* _Stated problem_
Begin with the line that contains "Write part 2" and end with the line that contains "at its ends.": copy that span of lines exactly, and nothing outside it.

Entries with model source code
[Begin]
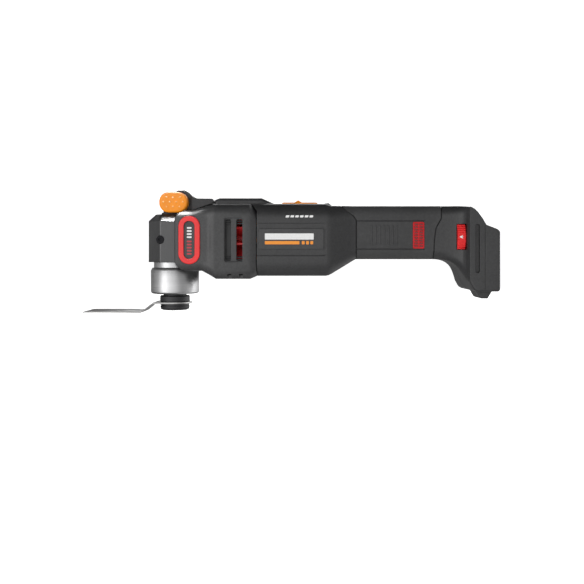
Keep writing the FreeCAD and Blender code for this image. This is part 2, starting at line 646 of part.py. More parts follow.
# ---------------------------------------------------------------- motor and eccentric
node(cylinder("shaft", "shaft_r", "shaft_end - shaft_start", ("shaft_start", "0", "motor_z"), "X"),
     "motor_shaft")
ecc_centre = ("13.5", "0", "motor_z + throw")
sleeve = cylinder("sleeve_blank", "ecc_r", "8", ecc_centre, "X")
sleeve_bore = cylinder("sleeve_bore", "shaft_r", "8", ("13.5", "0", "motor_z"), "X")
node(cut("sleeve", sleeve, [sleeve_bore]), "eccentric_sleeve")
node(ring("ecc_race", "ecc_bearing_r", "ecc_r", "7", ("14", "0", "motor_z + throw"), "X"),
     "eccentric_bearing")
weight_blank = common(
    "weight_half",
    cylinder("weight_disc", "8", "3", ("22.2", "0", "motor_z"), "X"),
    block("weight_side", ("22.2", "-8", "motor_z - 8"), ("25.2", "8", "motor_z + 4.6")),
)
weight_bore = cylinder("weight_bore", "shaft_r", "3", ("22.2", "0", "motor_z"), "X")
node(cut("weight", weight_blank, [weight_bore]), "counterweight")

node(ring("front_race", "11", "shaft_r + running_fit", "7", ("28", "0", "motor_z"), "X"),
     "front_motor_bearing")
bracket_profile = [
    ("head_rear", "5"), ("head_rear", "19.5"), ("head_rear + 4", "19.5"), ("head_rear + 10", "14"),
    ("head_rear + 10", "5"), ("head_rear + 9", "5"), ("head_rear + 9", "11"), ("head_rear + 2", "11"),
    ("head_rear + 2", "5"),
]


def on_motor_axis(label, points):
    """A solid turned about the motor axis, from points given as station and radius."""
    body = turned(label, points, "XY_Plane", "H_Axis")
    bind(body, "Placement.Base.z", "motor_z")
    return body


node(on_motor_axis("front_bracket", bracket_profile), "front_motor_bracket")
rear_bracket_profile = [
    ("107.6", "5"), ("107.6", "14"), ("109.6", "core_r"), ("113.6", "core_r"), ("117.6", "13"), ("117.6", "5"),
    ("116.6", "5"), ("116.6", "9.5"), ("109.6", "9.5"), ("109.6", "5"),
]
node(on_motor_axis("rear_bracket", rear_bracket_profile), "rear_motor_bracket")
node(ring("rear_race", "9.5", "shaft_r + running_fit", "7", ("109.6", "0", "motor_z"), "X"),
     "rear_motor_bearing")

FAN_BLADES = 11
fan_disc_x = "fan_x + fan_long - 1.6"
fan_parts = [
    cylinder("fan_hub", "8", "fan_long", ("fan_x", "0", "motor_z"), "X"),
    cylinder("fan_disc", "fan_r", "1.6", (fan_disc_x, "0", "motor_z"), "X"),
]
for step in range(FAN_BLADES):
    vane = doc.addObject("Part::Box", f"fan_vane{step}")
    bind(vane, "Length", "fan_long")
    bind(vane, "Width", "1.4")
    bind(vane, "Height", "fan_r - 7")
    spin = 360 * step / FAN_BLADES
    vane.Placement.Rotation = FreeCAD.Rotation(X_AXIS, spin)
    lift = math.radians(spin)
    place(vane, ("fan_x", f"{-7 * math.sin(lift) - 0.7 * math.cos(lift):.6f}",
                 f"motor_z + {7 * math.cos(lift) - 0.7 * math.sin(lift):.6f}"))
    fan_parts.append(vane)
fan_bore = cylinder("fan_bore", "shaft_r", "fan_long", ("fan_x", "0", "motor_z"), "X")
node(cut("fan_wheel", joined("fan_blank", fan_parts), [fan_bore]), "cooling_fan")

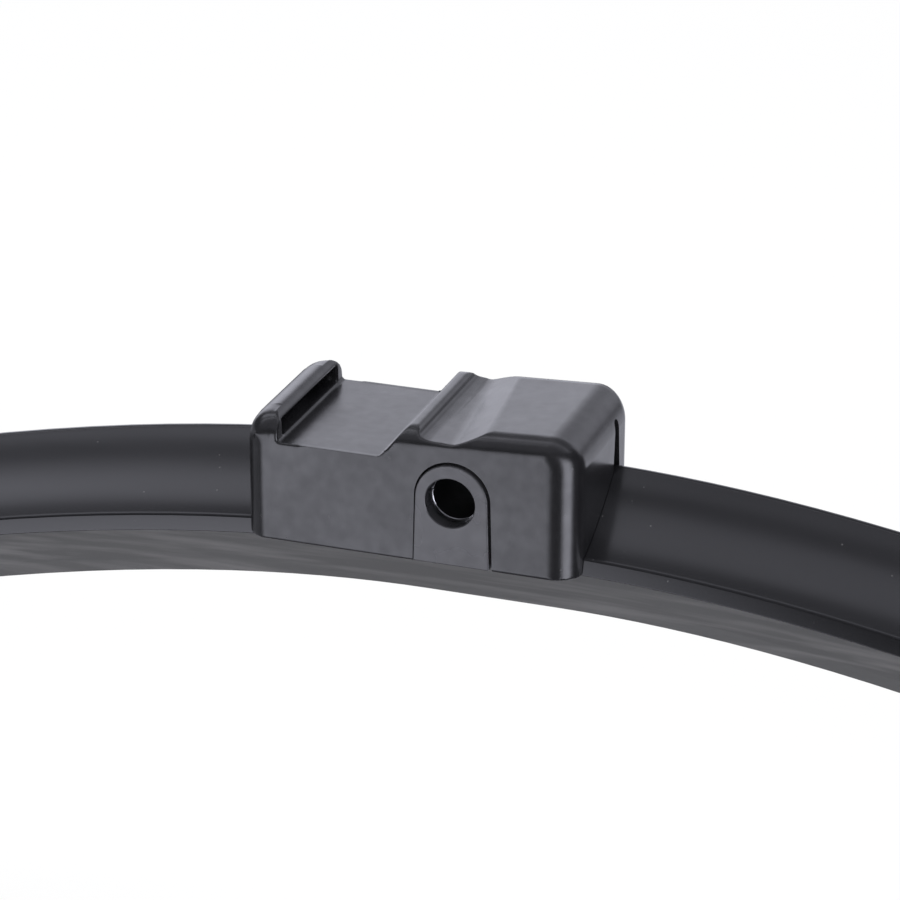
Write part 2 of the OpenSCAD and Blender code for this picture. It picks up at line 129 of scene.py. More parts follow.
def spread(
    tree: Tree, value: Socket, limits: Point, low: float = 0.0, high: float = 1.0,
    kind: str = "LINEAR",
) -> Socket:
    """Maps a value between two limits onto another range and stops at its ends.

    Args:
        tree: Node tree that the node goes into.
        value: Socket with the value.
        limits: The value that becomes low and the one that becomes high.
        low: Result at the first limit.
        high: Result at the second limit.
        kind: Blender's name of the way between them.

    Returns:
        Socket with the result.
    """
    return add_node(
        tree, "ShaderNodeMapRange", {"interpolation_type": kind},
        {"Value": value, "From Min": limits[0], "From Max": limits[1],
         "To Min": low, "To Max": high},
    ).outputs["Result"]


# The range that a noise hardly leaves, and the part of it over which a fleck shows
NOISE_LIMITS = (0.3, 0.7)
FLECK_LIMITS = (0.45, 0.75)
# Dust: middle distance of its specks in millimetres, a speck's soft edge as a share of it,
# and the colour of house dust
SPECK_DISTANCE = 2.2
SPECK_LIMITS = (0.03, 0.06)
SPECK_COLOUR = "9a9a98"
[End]
* _Task answer_
Write part 2 of the OpenSCAD and Blender code for this picture. It picks up at line 129 of scene.py. More parts follow.
def spread(
    tree: Tree, value: Socket, limits: Point, low: float = 0.0, high: float = 1.0,
    kind: str = "LINEAR",
) -> Socket:
    """Maps a value between two limits onto another range and stops at its ends.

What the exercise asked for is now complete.